Newcastle container terminal would ease Sydney congestion, Newcastle Institute forum hears

OPTIMISTIC: Professor Roy Green, chairman of the private operator Port of Newcastle Investments, during his container terminal presentation on Wednesday night to the Newcastle Institute.
OPTIMISTIC: Professor Roy Green, chairman of the private operator Port of Newcastle Investments, during his container terminal presentation on Wednesday night to the Newcastle Institute.

A NEWCASTLE container terminal could be operational by 2022 if all of its present problems were solved overnight, Port of Newcastle Investments chairman Roy Green told a Newcastle Institute forum on Wednesday night.

Referring to the contractual fee paid to Botany once Newcastle shifted more than 30,000 containers a year, Professor Green said an Australian Competition and Consumer Commission finding that the fee was anti-competitive would open the way for a potential “negotiated outcome” between the two ports, with or without the state government’s involvement.

 Although the ports are privatised the state still controls navigation and port security through the Port Authority of NSW. Its chief executive, Grant Gilfillan, said from the floor that he was impressed with the Newcastle proposal, and would tell Roads, Maritime and Freight Minister Melinda Pavey of the “enthusiasm” in Newcastle for the project.

More than 120 people gathered at Souths Newcastle to hear Professor Green’s presentation.

CAPTIVE AUDIENCE: There were plenty of questions and lots of support from the audience at Souths Newcastle on Wednesday night.

CAPTIVE AUDIENCE: There were plenty of questions and lots of support from the audience at Souths Newcastle on Wednesday night.

Professor Green, who took up the chairman’s role in December, took the audience through the long history of the terminal, first proposed by BHP as a replacement use for the still-vacant steelworks site.

He said Sydney had a problem and Newcastle had a solution.

Botany handled 2.4 million containers last year and with most of those containers leaving the port on trucks, they add heavily to Sydney’s road congestion.

Projections show container traffic doubling by 2030, with Sydney’s road tolls adding heavily to container transport costs.

Newcastle on the other hand was only using 50 per cent of its shipping capacity and had the room to handle 2 million containers a year, easing Sydney’s congestion by having the containers rail-hauled to an inland terminal at Eastern Creek, west of Sydney, with the goods destined for Sydney unloaded there.

Professor Green said that in this way, a Newcastle container terminal became a political solution to a major Sydney problem in the form of road congestion from trucks and rail congestion from the co-mingling of passenger and freight rail.

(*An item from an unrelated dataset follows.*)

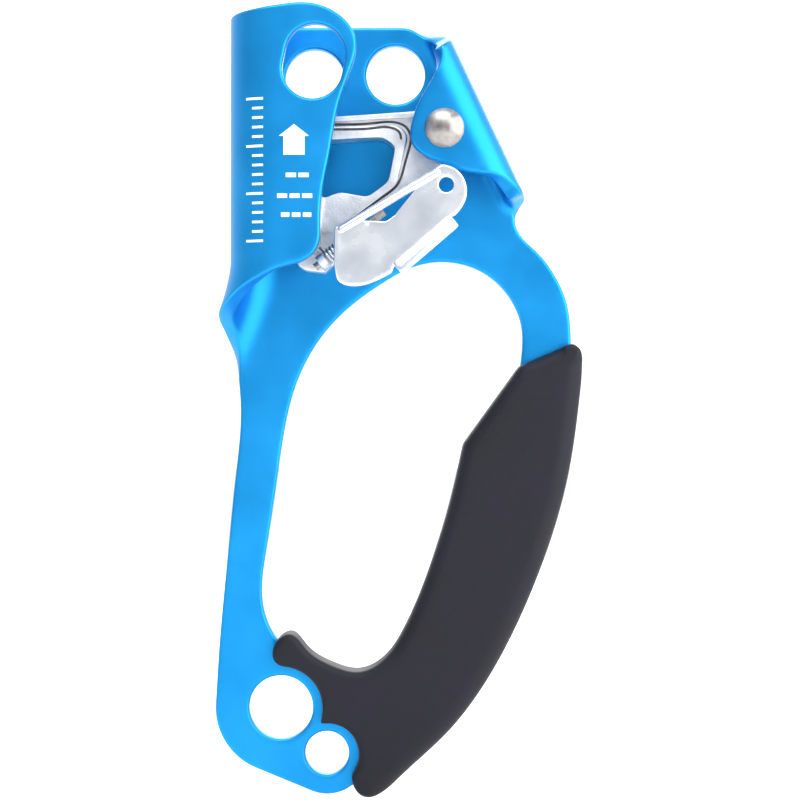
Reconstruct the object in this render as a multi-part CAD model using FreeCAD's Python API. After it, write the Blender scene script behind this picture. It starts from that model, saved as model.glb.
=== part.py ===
import FreeCAD, Part
import math
import os

from FreeCAD import Vector

# A handled rope ascender. Millimetres, +Z up along the rope, -Y towards the user.
# The origin is the centre of the large eye at the foot, in the plate's front face.

# Sheet and folds
PLATE_T = 4.0            # aluminium sheet
CHANNEL_GAP = 15.0       # clear width of the rope channel, plate to front flap
FOLD_GAP = 10.4          # clear width of the cam fold, plate to its flap
FOLD_CORNER_R = 3.0      # inner corner radius of the cam fold
FOLD_REACH = 10.8        # pivot to the outer edge of the cam fold
FOLD_SLANT = 25.1        # the cam fold leans back from upright, degrees

# Eyes: centre X, centre Z, radius
LARGE_EYE = (0.0, 0.0, 7.6)
SMALL_EYE = (11.0, -10.9, 5.2)
HEAD_EYE_L = (8.1, 150.4, 7.0)
HEAD_EYE_R = (27.4, 151.2, 7.0)
FOOT_RIM = 8.1           # large eye to the plate's edge
SMALL_RIM = 4.6          # small eye to the plate's edge
SLOT_RISE = 3.4          # how far the front flap's eye is stretched upwards
SLOT_LEAN = 12.0         # and the way it leans, degrees

# Heights
HEAD_TOP = 162.5         # top edge of the plate
FLAP_TOP = 165.6         # top edge of the front flap
BEND_TOP = 163.6
BEND_LOW = 104.0         # the channel is a full U above this height
# Below it the bend runs out: height, and degrees that the sheet still goes round
BEND_FADE = [(BEND_LOW, 180), (102.0, 160), (99.5, 138), (96.5, 116), (93.5, 88),
             (90.5, 58), (87.0, 36), (83.5, 19), (80.2, 7)]
FADE_STEPS = 30

# Grip
GRIP_COVER = 4.5         # rubber over each face of the plate
GRIP_ROUND = 1.5         # bevel of the grip's outer edges
EYE_LAND = 2.45          # bare metal left round each foot eye

# Cam pivot
PIVOT = (38.8, 137.0)
RIVET_R = 3.0
RIVET_HEAD_R = 4.6
RIVET_HEAD_H = 2.3
WASHER_T = 0.8
WASHER_R = 5.2
TAIL_H = 1.6
BUSH_WALL = 0.6
TURN_CLEAR = 0.06        # radial running clearance of the cam and the catch
HUB_R = 4.7
HUB_FRONT_GAP = 0.4      # hub to flap
SPRING_ROOM = 4.6        # depth behind the hub for the cam's spring
CAM_BACK_GAP = 0.6       # cam to plate

# Cam
RIB_STEP = 1.0           # the window's rim stands this far proud
JAW_HALF = 3.8           # half the depth of the toothed block
JAW_GAP = 3.47           # jaw to the wall of the empty channel, level with the pivot
JAW_GROWTH = 0.35        # log-spiral growth per radian below that
JAW_TURN = 32.0          # degrees of jaw
TOOTH_COUNT = 12
TOOTH_H = 1.1
TOOTH_COLUMN_GAP = 1.0

# Catch
HINGE = (24.7, 117.4)    # right end of the hinge pin
HINGE_RISE = 39.0        # slope of the pin, degrees
PIN_R = 0.9
PIN_LENGTH = 20.6
KNUCKLE_WALL = 1.0       # metal round the pin
KNUCKLE_GAP = 0.3
SHEET_T = 1.4            # catch sheet
SHEET_CLEAR = 1.8        # cam fold to catch sheet
CORD_HOLE = (39.2, 123.5, 1.75)
TAB_REACH = 4.4          # thumb tab, forward of the catch sheet
TAB_FLARE = 3.6          # and how far outwards it leans
COIL_WIRE = 0.45
COIL_TURNS = 3
CAM_COIL_WIRE = 0.55
CAM_COIL_TURNS = 4

channel_r = CHANNEL_GAP / 2
flap_front = CHANNEL_GAP + PLATE_T
fold_front = FOLD_GAP + PLATE_T
bush_r = RIVET_R + BUSH_WALL
cam_front = FOLD_GAP - HUB_FRONT_GAP
jaw_front = channel_r + JAW_HALF
jaw_back = channel_r - JAW_HALF
jaw_r = PIVOT[0] + math.sqrt(channel_r ** 2 - JAW_HALF ** 2) - JAW_GAP
knuckle_r = PIN_R + KNUCKLE_WALL
sheet_back = fold_front + SHEET_CLEAR
hinge_front = sheet_back - KNUCKLE_GAP - knuckle_r


def xz(x, z, front=0.0):
    """A point at X, Z and a distance forward of the plate."""
    return Vector(x, -front, z)


def polar(centre, radius, degrees):
    """X and Z at a radius and an angle about a centre, angles from +X towards +Z."""
    turn = math.radians(degrees)
    return centre[0] + radius * math.cos(turn), centre[1] + radius * math.sin(turn)


def curve(points):
    """A smooth edge through X, Z points."""
    line = Part.BSplineCurve()
    line.interpolate([xz(*p) for p in points])
    return line.toShape()


def straight(points):
    """Straight edges joining X, Z points."""
    return [Part.LineSegment(xz(*a), xz(*b)).toShape() for a, b in zip(points, points[1:])]


def arc(centre, radius, start, end):
    """An arc between two angles about a centre."""
    middle = (start + end) / 2
    spots = [xz(*polar(centre, radius, angle)) for angle in (start, middle, end)]
    return Part.Arc(*spots).toShape()


def prism(edges, back, front):
    """Extrudes a closed X, Z outline from one distance forward of the plate to another."""
    face = Part.Face(Part.Wire(Part.__sortEdges__(edges)))
    face.translate(Vector(0, -back, 0))
    return face.extrude(Vector(0, back - front, 0))


def polygon(points, back, front):
    """A prism on straight sides."""
    return prism(straight(points + points[:1]), back, front)


def rod(centre, radius, back, front):
    """A cylinder along Y between two distances forward of the plate."""
    return Part.makeCylinder(radius, front - back, xz(centre[0], centre[1], back), Vector(0, -1, 0))


def box(low, high):
    """An axis-aligned box between two corners."""
    size = [b - a for a, b in zip(low, high)]
    return Part.makeBox(*size, Vector(*low))


def rounded(points, radius, back, front):
    """A prism on straight sides with its upright corners rounded."""
    solid = polygon(points, back, front)
    upright = [e for e in solid.Edges if abs(e.tangentAt(e.FirstParameter).y) > 0.99]
    return solid.makeFillet(radius, upright)


def single(shape):
    """Merges split faces and returns the one solid that is left."""
    solids = shape.removeSplitter().Solids
    if len(solids) != 1:
        raise ValueError("expected one solid, got %d" % len(solids))
    return solids[0]


# ---------------------------------------------------------------- frame

def fade(z):
    """How far the channel's bend has run off the plate's left edge at a height."""
    run = max(0.0, (BEND_LOW + 2.0 - z) / 27.5)
    return -10.0 * run ** 1.5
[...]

Asked why Port of Newcastle Investments accepted a privatisation contract that included the Newcastle “handcuffs”, Professor Green said he wasn’t there and so didn’t know.

But he said the was now hoping it could change the government’s mind on the fee, and was putting forward its economic and social arguments for a Newcastle terminal.

Asked whether Port of Newcastle was interested in taking independent legal action to test the legality of the fee, Professor Green said it wasn’t, but the involvement of the ACCC in looking at the legality of the fee raised the possibility of “discussion” between the parties that could lead to a “negotiated outcome”, which would be “better than a win/lose situation”.

After his presentation, Professor Green told the Newcastle Herald that the 2022 figure was a theoretically possible date and it was likely to take longer to achieve.